Labour’s aims of a UK-EU security pact and closer defence and security ties with France and Germany can help to repair mutual confidence and the UK’s tattered international image. But the government’s apparent hope that co-operation on shared challenges such as security and climate change can bleed into improved access to the EU’s single market looks like wishful thinking. The EU is clear that the bare-bones Trade and Cooperation Agreement agreed by Boris Johnson’s government sets the framework for economic relations.
Starmer’s Labour manifesto said it would work to improve ties by “tearing down unnecessary barriers to trade”. But its three stated aims may prove undeliverable or of limited value. A veterinary agreement could reduce costs and border checks for the food industry. Even dynamic regulatory alignment — or automatically following EU rules — does not, however, provide access equivalent to being in the single market.
A deal to loosen curbs on touring musicians would require rule changes the EU already rejected when Rishi Sunak’s Conservative government made the same demand. And, as Canada has discovered, negotiating mutual recognition of professional qualifications with the EU as a third country is a tortuous process with modest rewards.
Labour’s limited ambitions despite its landslide election victory have caused disappointment in Brussels.
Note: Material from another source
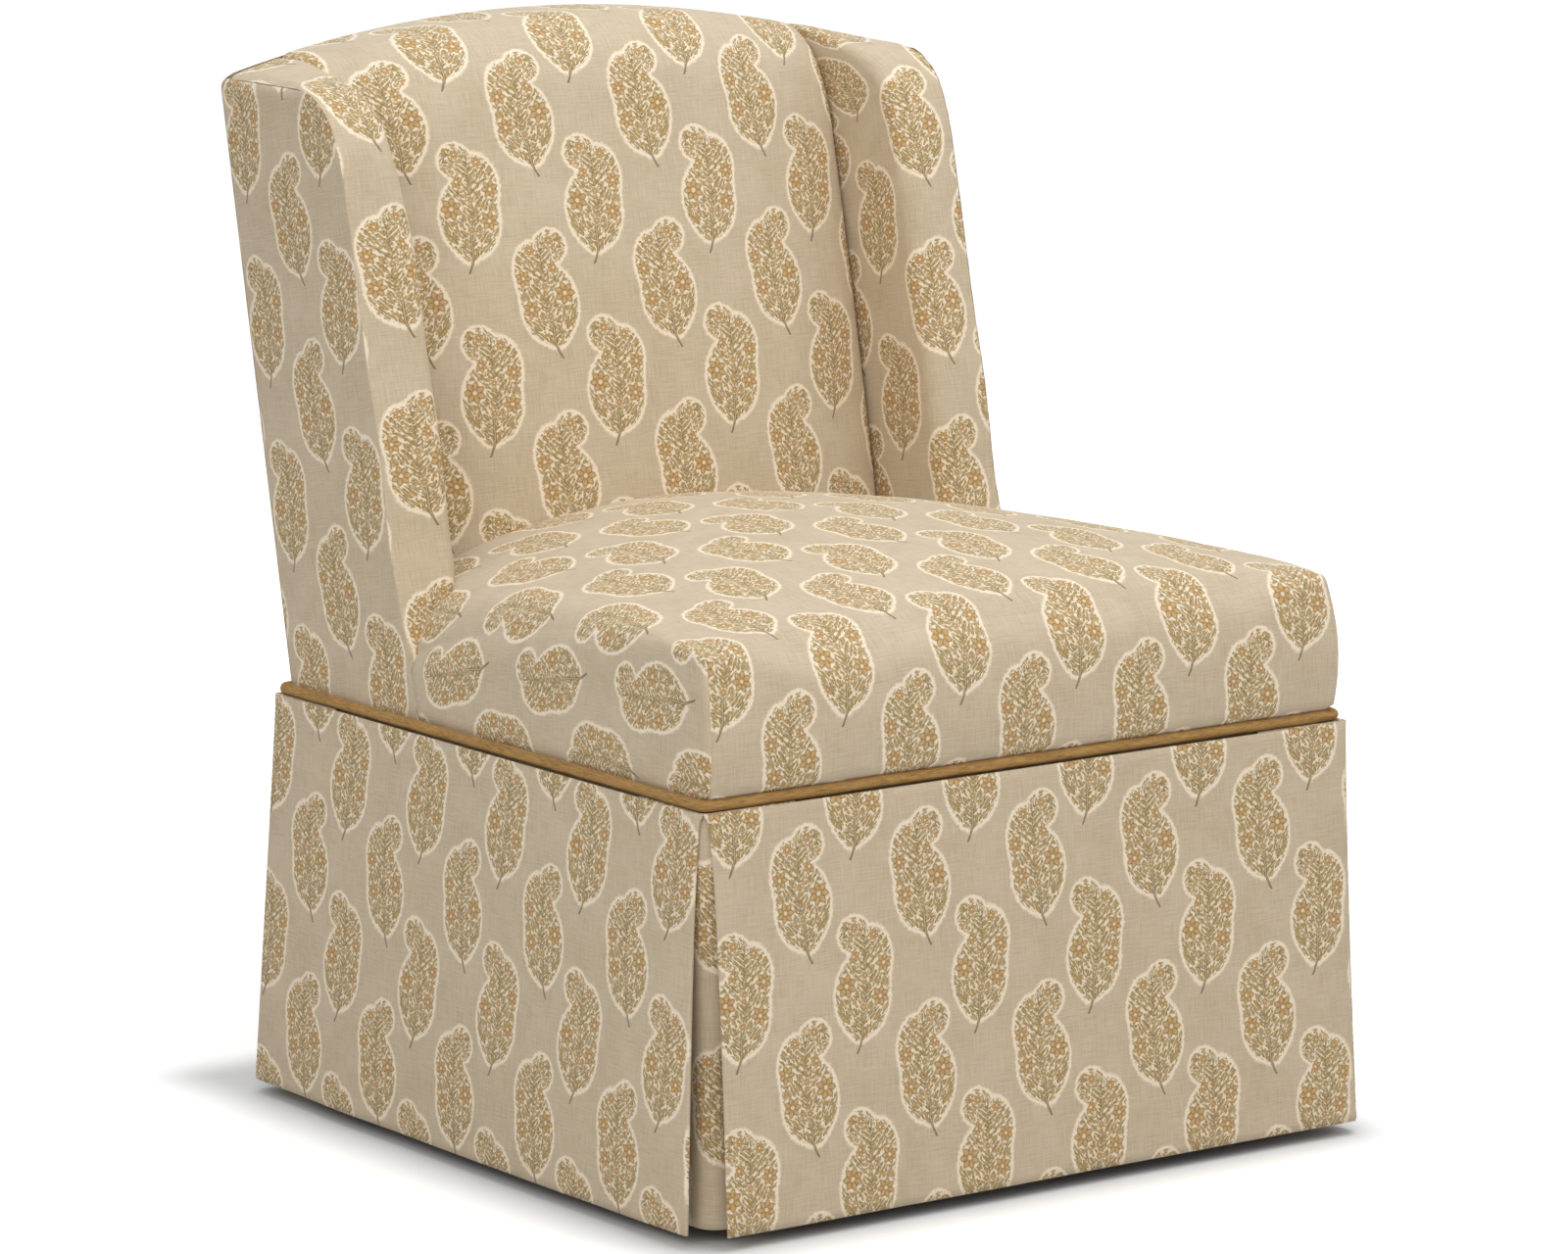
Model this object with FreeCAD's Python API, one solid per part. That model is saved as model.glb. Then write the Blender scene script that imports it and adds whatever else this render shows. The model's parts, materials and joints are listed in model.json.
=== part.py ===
"""Skirted slipper chair with shallow wings, in millimetres: hardwood frame, webbing, foam and fabric.

X runs across the chair, +Y towards its back and +Z up. The origin is on the floor, at the middle of the
chair's outline. Each function makes one piece, or one group of like pieces, in its place in the chair.
"""
import FreeCAD
import Part
import math
import os

V = FreeCAD.Vector

# Body of the chair
width = 639.0             # across the upholstered body, over both wings
body_depth = 610.0        # front face of the seat to the outside back, at the welt
welt_height = 360.0       # middle of the welt cord above the floor
crown_height = 917.0      # top of the back at its middle
wing_drop = 39.0          # top of the back down to the flat tops of the wings
back_rake = 11.4          # lean of the back, in degrees from upright
seat_deck_depth = 414.0   # front face of the seat to the front of the wings, at the welt
wing_lean = 13.7          # lean of the wings' front bands, in degrees from upright
wing_thickness = 57.5     # outer to inner face of a wing
wing_head_radius = 75.0   # round at the top front of a wing
wing_edge_radius = 17.0   # round between a wing's front band and its inner face
crown_end_inset = 44.5    # outer face of a wing to where the crown's arc meets its top
shoulder_radius = 12.0    # round at the upper corners of the outside back

# Inside back
back_side_depth = 87.0    # outside back to the face, beside the wings
back_middle_depth = 122.0
back_bow_side = 2.0       # how far the face bows out between its foot and its head, beside the wings
back_bow_middle = 8.0
head_height = 96.0        # height of the round over its head
head_depth = 58.0         # the same round, front to back
back_end_width = 16.0     # strip at each end where the cover turns into the gap beside the wing
back_end_draw = 9.0       # how far it is drawn in there
back_foot_rise = 40.0     # foot of the inside back above the welt, hidden behind the seat
back_foot_run = 20.0      # straight lowest part of its face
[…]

The government, wary of the Euroscepticism in Labour heartlands, has hemmed itself in by adopting the same “red lines” that shaped Johnson’s EU deal: no return to the single market, the customs union, or freedom of movement.
There are areas, however, where the Starmer administration could go further without breaching its red lines. It should be more open to a youth mobility deal allowing 18- to 30-year-olds to work and travel. Labour has been cool on the idea, portraying it — inaccurately — as “synonymous” with freedom of movement and fearing it could undermine efforts to limit legal migration. A deal, though, could build goodwill with Brussels. Both sides would gain, too, from improving energy trading arrangements, to avoid deterring investment in turning the North Sea into a green energy “hub”.
Some economists say Britain could make worthwhile gains by going beyond a veterinary deal and adopting dynamic alignment in various sectors to revitalise post-Brexit trade in goods. The Resolution Foundation notes several EU neighbours have reduced trade frictions this way. A product safety bill the government launched last month opens the door to alignment with EU rules where beneficial.
Such “strategic” alignment, however, comes at the cost of giving up regulatory autonomy — which the Conservatives had touted as a key Brexit benefit, though doing little to exploit it. Some business leaders argue a nimbler, more innovation-friendly approach to regulating some areas could offset some of the damage done to Britain’s investment attractiveness by erecting barriers to its biggest market. If its EU red lines are immovable, rapidly and effectively navigating these post-Brexit trade-offs will be vital for Labour to get the most out of its reset — and to lessen one of the key impediments to future UK growth.